The third question argued was on the exceptions to the refusal of the court to allow certain questions to be asked jurors on their voir dire. *556
The question "Do you regard negroes as your social equal," was not permitted to be asked Henry H. Grimes, John G. Mays, Gordon H. Pearce, and Daniel J. Edell, and substantially the same of Joseph F. Nee, all of whom were challenged by the defense, except Grimes. It has been held that a white juror is not disqualified to sit in a case against a negro because he thinks his race superior to another, or does not believe in the social equality of white and colored races. State v. Casey, 44 La. Ann. 969, 11 So. 583; State v. Green, 229 Mo. 642, 129 S.W. 700.

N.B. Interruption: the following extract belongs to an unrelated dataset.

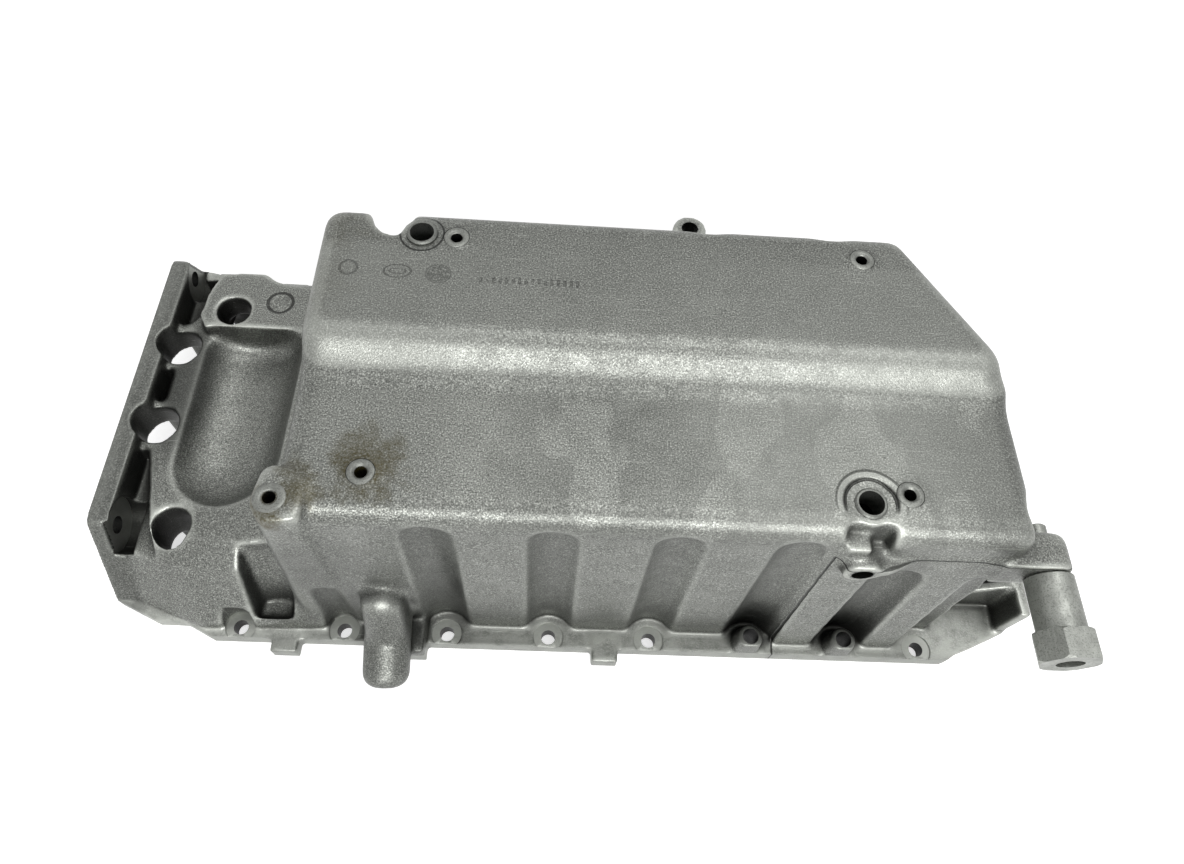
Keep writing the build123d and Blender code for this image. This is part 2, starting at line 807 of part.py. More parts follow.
def pan_casting():
    """The whole die casting."""
    body = rail() + gearbox_end() + box_body(0) + shelf(0) + right_end() + ledge()
    body = body + platform()
    body = body - saddle(0) - grooves()
    body = body - scallops(0) - waves(0)
    body = body - corner_recess()
    for x in boss_x:
        half = boss_diameter / 2 + boss_flare
        trim = block((x - half, x + half), (-rail_lip, half), (0, boss_height))
        foot = boss_diameter / 2 + boss_flare
        cone = Pos(x0 + x, y0, boss_height / 2) * Cone(foot, boss_diameter / 2, boss_height)
        body = body + (cone & trim)
    body = body + corner_lug() + front_tube() + eyelet() + front_boss() + sleeve_lug()
    drain_end = box_rear + drain_boss_reach
    body = body + pin_y(drain_x, drain_z, drain_boss, box_rear - 12, drain_end)
    body = body + floor_bosses() - cavity()
    body = body + pocket_walls() - bore_pockets() + bore_towers() + screw_roots()
    body = body - gearbox_hollow() + window_ribs()
    return body - holes()


def ring_dowel(place):
    """A ring dowel in its floor bore."""
    top = floor_at(place)
    outer = dowel_bore - 2 * press_clearance
    ring = post(place, outer, top - dowel_length, dowel_top(place) + dowel_proud)
    ring = chamfer(ring.edges().sort_by(Axis.Z)[-1], 0.6)
    return ring - post(place, dowel_inner, top - dowel_length - 1, top + 2)


def hex_sleeve():
    """Turned sleeve with a hexagon end, threaded from both ends."""
    end = sleeve_face_y - sleeve_length
    hex_end = end - hex_length
    body = pin_y(sleeve_x, sleeve_z, sleeve_diameter, end, sleeve_face_y)
    body = chamfer(body.edges().sort_by(Axis.Y)[-1], 0.8)
    nut = hex_y(sleeve_x, sleeve_z, hex_width, hex_end, end)
    trim = pin_y(sleeve_x, sleeve_z, hex_width * 1.15, hex_end, end)
    trim = chamfer(trim.edges().filter_by(GeomType.CIRCLE), 1.1)
    bore = pin_y(sleeve_x, sleeve_z, sleeve_thread, hex_end - 1, hex_end + sleeve_counterbore)
    tapped = pin_y(sleeve_x, sleeve_z, stud_diameter, hex_end, sleeve_face_y + 1)
    return body + (nut & trim) - bore - tapped


def lug_stud():
    """The stud through the lug, screwed into the sleeve."""
    start = sleeve_face_y - stud_in_sleeve
    stud = pin_y(sleeve_x, sleeve_z, stud_diameter, start, stud_end_y)
    return chamfer(stud.edges().filter_by(GeomType.CIRCLE), 0.7)


def drain_washer():
    """Sealing washer under the drain plug."""
    start = box_rear + drain_boss_reach
    ring = pin_y(drain_x, drain_z, drain_washer_diameter, start, start + drain_washer_thick)
    return ring - pin_y(drain_x, drain_z, drain_thread, start - 1, start + 3)


def drain_plug():
    """Hexagon drain plug in the rear wall."""
    seat = box_rear + drain_boss_reach + drain_washer_thick
    rim = seat + drain_flange_thick
    shank = pin_y(drain_x, drain_z, drain_thread, seat - drain_plug_length, seat)
    shank = chamfer(shank.edges().sort_by(Axis.Y)[0], 1.2)
    flange = pin_y(drain_x, drain_z, drain_flange, seat, rim)
    return shank + flange + hex_y(drain_x, drain_z, drain_hex, rim, rim + drain_hex_length)


nodes = {
    "pan_casting": pan_casting(),
    "ring_dowel_front": ring_dowel(dowel_places[0]),
    "ring_dowel_rear": ring_dowel(dowel_places[1]),
    "hex_sleeve": hex_sleeve(),
    "lug_stud": lug_stud(),
    "drain_plug": drain_plug(),
    "drain_washer": drain_washer(),
}

os.makedirs("parts", exist_ok=True)
for name, shape in nodes.items():
    export_step(shape, "parts/" + name + ".step")
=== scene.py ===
import json
import math
from collections import namedtuple

import bmesh
import bpy
import numpy as np
from mathutils import Matrix, Vector
from mathutils.bvhtree import BVHTree


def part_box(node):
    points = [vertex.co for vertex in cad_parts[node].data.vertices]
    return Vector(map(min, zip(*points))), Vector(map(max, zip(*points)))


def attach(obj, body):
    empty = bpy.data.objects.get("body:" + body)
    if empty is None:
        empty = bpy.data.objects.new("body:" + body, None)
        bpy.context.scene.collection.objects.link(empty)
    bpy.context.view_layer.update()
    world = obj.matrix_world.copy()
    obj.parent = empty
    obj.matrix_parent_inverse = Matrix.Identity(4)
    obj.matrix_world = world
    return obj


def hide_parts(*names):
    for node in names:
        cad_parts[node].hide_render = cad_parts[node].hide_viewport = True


# Engine oil pan lying on its gasket face. Metres, +Z up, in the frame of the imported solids.

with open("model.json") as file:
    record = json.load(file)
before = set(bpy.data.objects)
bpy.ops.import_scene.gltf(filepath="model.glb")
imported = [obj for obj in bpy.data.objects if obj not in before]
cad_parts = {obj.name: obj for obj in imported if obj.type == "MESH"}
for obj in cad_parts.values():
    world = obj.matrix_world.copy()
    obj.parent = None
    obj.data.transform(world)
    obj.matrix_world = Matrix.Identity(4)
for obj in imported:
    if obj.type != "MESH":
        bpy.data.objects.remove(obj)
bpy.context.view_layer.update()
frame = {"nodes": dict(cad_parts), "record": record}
record = frame["record"]
mounts = {mount["name"]: mount for mount in record["mounts"]}
nodes = frame["nodes"]

MM = 0.001

# Camera, worked out from the rail holes, the straight edges and the floor rings, and the paper floor
CAMERA_PLACE = (-20.22 * MM, -210.76 * MM, 417.76 * MM)
CAMERA_YAW = math.radians(5.53)
CAMERA_PITCH = math.radians(61.06)
CAMERA_ROLL = math.radians(7.42)
CAMERA_LENS = 25.08
SENSOR_WIDTH = 36.0
FLOOR_HALF = 6.0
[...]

The question was asked William A. Freeman: "Do you have feeling against colored people?" which he answered, "No." He was then asked: "Would you believe a colored man's story just as quickly as a white man's?" which was objected to by the State, objection sustained, and exception noted. The same question and same ruling as to Daniel J. Edell, J. Howard Anderson and Joseph F. Nee. This question was refused by the trial court as being "too general," and in that we concur. The question held proper in Hill v.State,
The court refused to allow one juror to be asked whether he had noticed the lavatory signs, one, if he knew of the exclusion of negroes from moving picture houses, and one, if he knew of the "Jim Crow practices in Baltimore County." We have already said enough on this subject to indicate that such questions are not a test of fitness of a juror.
Exceptions twenty-three to thirty-three, both inclusive, to rulings on the evidence, were abandoned at the argument, and are, therefore, not considered.
Finding no error in the rulings of the trial court on the challenge to the panel of two hundred from which the petit jury was drawn, on the motion for a continuance, and on the examination of the jurors on their voir dire, the judgment appealed from should be affirmed.